- _Given data_:
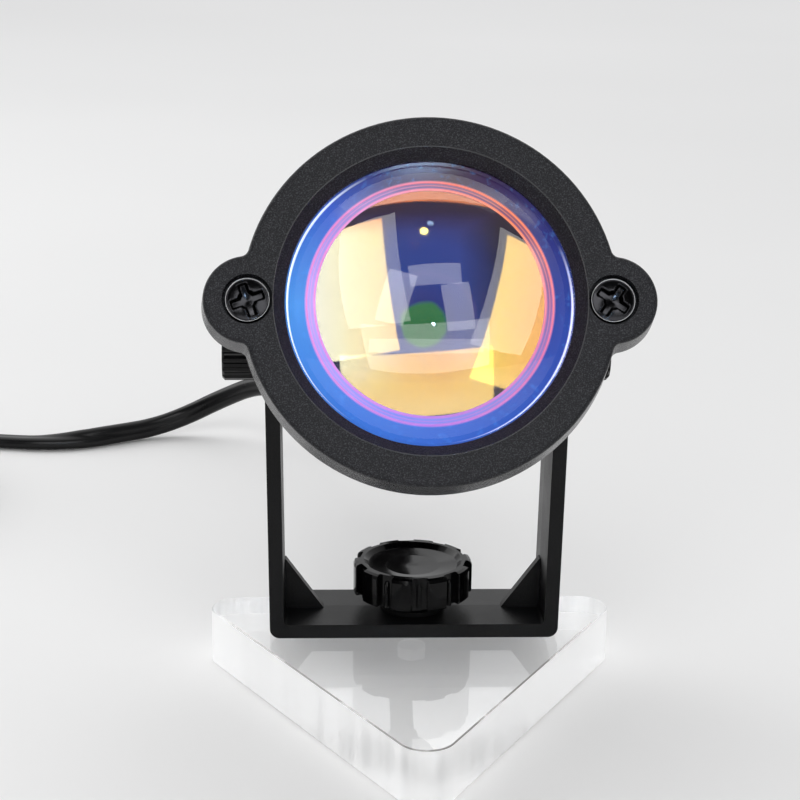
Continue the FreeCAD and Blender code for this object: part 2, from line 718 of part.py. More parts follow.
def board_clamps():
    """Two small plates that press the board's rim on the housing's face."""
    low = LED_BOARD_FACE
    plates = []
    for side in (-1, 1):
        arm = Part.makeBox(6.2, 5.0, BOARD_CLAMP_THICK, V(BOARD_SCREW_OFFSET - 4.7, -2.5, low))
        post = disc(2.5, HEAT_FACE, low, BOARD_SCREW_OFFSET)
        hole = disc(BOARD_SCREW_R + RUNNING, HEAT_FACE, low + 2, BOARD_SCREW_OFFSET)
        plate = arm.fuse(post).cut(hole)
        plates.append(turned(plate, 0 if side > 0 else 180))
    return Part.makeCompound(plates)


def board_screws():
    """The two screws of the board clamps."""
    seat = LED_BOARD_FACE + BOARD_CLAMP_THICK
    screws = []
    for side in (-1, 1):
        x = side * BOARD_SCREW_OFFSET
        shank = disc(BOARD_SCREW_R, HEAT_FACE - BOARD_SCREW_LENGTH, seat, x)
        head = disc(BOARD_SCREW_HEAD_R, seat, seat + BOARD_SCREW_HEAD_HEIGHT, x)
        screws.append(shank.fuse(head).removeSplitter())
    return Part.makeCompound(screws)


# --------------------------------------------------------------------- rear housing
def housing_blank():
    """The turned form of the rear housing, with its shoulder drawn in by two steps."""
    spigot = BORE_R - RUNNING
    outline = [
        (0, HEAT_FACE),
        (spigot, HEAT_FACE),
        (spigot, HOUSING_FRONT),
        (HOUSING_R, HOUSING_FRONT),
        (HOUSING_R, HOUSING_SHOULDER),
        (HOUSING_R - SHOULDER_STEP, HOUSING_SHOULDER - SHOULDER_STEP),
        (HOUSING_REAR_R, HOUSING_REAR),
        (0, HOUSING_REAR),
    ]
    return revolve(outline)


def fin_slots():
    """The slots between the cooling fins, cut in from the rear."""
    length = FIN_SLOT_START - HOUSING_REAR + 1
    depth = HOUSING_R - HOUSING_CORE_R + 2
    slot = Part.makeBox(depth, FIN_SLOT_WIDTH, length, V(HOUSING_CORE_R, -FIN_SLOT_WIDTH / 2, HOUSING_REAR - 1))
    slots = [turned(slot, (i + 0.5) * 360 / FIN_COUNT) for i in range(FIN_COUNT)]
    return Part.makeCompound(slots)


def rear_housing():
    """The finned die-cast housing with the pivot bosses and the driver's bay."""
    body = housing_blank().cut(fin_slots())
    for side in (-1, 1):
        start = HOUSING_R - 3
        body = body.fuse(rod_x(FRICTION_WASHER_R + 0.6, side * start, side * BOSS_FACE_X))
    for side in (-1, 1):
        bottom = BOSS_FACE_X - PIVOT_THREAD_LENGTH - LOOSE
        body = body.cut(rod_x(PIVOT_SCREW_R + THREAD_CLEAR, side * bottom, side * (BOSS_FACE_X + 1)))
    bay = [
        (0, HOUSING_REAR - 1),
        (CAP_SEAT_R, HOUSING_REAR - 1),
        (CAP_SEAT_R, HOUSING_REAR + REAR_CAP_THICK),
        (DRIVER_BAY_R, HOUSING_REAR + REAR_CAP_THICK),
        (DRIVER_BAY_R, DRIVER_SEAT),
        (DRIVER_STEP_R, DRIVER_SEAT),
        (DRIVER_STEP_R, HOUSING_REAR + DRIVER_BAY_DEPTH + REAR_CAP_THICK),
        (0, HOUSING_REAR + DRIVER_BAY_DEPTH + REAR_CAP_THICK),
    ]
    body = body.cut(revolve(bay))
    for side in (-1, 1):
        x = side * BOARD_SCREW_OFFSET
        body = body.cut(disc(BOARD_SCREW_R, HEAT_FACE - BOARD_SCREW_LENGTH - 1, HEAT_FACE, x))
        body = body.cut(disc(WIRE_R + RUNNING, HOUSING_REAR, HEAT_FACE + 1, 0, side * WIRE_OFFSET))
    return body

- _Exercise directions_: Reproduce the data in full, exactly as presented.

- _Written solution_:
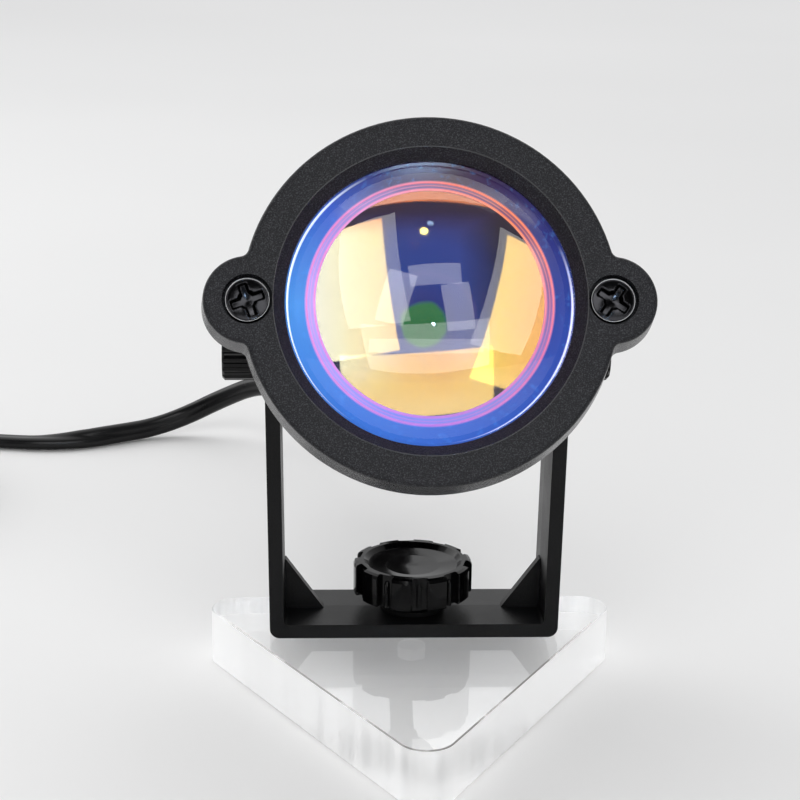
Continue the FreeCAD and Blender code for this object: part 2, from line 718 of part.py. More parts follow.
def board_clamps():
    """Two small plates that press the board's rim on the housing's face."""
    low = LED_BOARD_FACE
    plates = []
    for side in (-1, 1):
        arm = Part.makeBox(6.2, 5.0, BOARD_CLAMP_THICK, V(BOARD_SCREW_OFFSET - 4.7, -2.5, low))
        post = disc(2.5, HEAT_FACE, low, BOARD_SCREW_OFFSET)
        hole = disc(BOARD_SCREW_R + RUNNING, HEAT_FACE, low + 2, BOARD_SCREW_OFFSET)
        plate = arm.fuse(post).cut(hole)
        plates.append(turned(plate, 0 if side > 0 else 180))
    return Part.makeCompound(plates)


def board_screws():
    """The two screws of the board clamps."""
    seat = LED_BOARD_FACE + BOARD_CLAMP_THICK
    screws = []
    for side in (-1, 1):
        x = side * BOARD_SCREW_OFFSET
        shank = disc(BOARD_SCREW_R, HEAT_FACE - BOARD_SCREW_LENGTH, seat, x)
        head = disc(BOARD_SCREW_HEAD_R, seat, seat + BOARD_SCREW_HEAD_HEIGHT, x)
        screws.append(shank.fuse(head).removeSplitter())
    return Part.makeCompound(screws)


# --------------------------------------------------------------------- rear housing
def housing_blank():
    """The turned form of the rear housing, with its shoulder drawn in by two steps."""
    spigot = BORE_R - RUNNING
    outline = [
        (0, HEAT_FACE),
        (spigot, HEAT_FACE),
        (spigot, HOUSING_FRONT),
        (HOUSING_R, HOUSING_FRONT),
        (HOUSING_R, HOUSING_SHOULDER),
        (HOUSING_R - SHOULDER_STEP, HOUSING_SHOULDER - SHOULDER_STEP),
        (HOUSING_REAR_R, HOUSING_REAR),
        (0, HOUSING_REAR),
    ]
    return revolve(outline)


def fin_slots():
    """The slots between the cooling fins, cut in from the rear."""
    length = FIN_SLOT_START - HOUSING_REAR + 1
    depth = HOUSING_R - HOUSING_CORE_R + 2
    slot = Part.makeBox(depth, FIN_SLOT_WIDTH, length, V(HOUSING_CORE_R, -FIN_SLOT_WIDTH / 2, HOUSING_REAR - 1))
    slots = [turned(slot, (i + 0.5) * 360 / FIN_COUNT) for i in range(FIN_COUNT)]
    return Part.makeCompound(slots)


def rear_housing():
    """The finned die-cast housing with the pivot bosses and the driver's bay."""
    body = housing_blank().cut(fin_slots())
    for side in (-1, 1):
        start = HOUSING_R - 3
        body = body.fuse(rod_x(FRICTION_WASHER_R + 0.6, side * start, side * BOSS_FACE_X))
    for side in (-1, 1):
        bottom = BOSS_FACE_X - PIVOT_THREAD_LENGTH - LOOSE
        body = body.cut(rod_x(PIVOT_SCREW_R + THREAD_CLEAR, side * bottom, side * (BOSS_FACE_X + 1)))
    bay = [
        (0, HOUSING_REAR - 1),
        (CAP_SEAT_R, HOUSING_REAR - 1),
        (CAP_SEAT_R, HOUSING_REAR + REAR_CAP_THICK),
        (DRIVER_BAY_R, HOUSING_REAR + REAR_CAP_THICK),
        (DRIVER_BAY_R, DRIVER_SEAT),
        (DRIVER_STEP_R, DRIVER_SEAT),
        (DRIVER_STEP_R, HOUSING_REAR + DRIVER_BAY_DEPTH + REAR_CAP_THICK),
        (0, HOUSING_REAR + DRIVER_BAY_DEPTH + REAR_CAP_THICK),
    ]
    body = body.cut(revolve(bay))
    for side in (-1, 1):
        x = side * BOARD_SCREW_OFFSET
        body = body.cut(disc(BOARD_SCREW_R, HEAT_FACE - BOARD_SCREW_LENGTH - 1, HEAT_FACE, x))
        body = body.cut(disc(WIRE_R + RUNNING, HOUSING_REAR, HEAT_FACE + 1, 0, side * WIRE_OFFSET))
    return body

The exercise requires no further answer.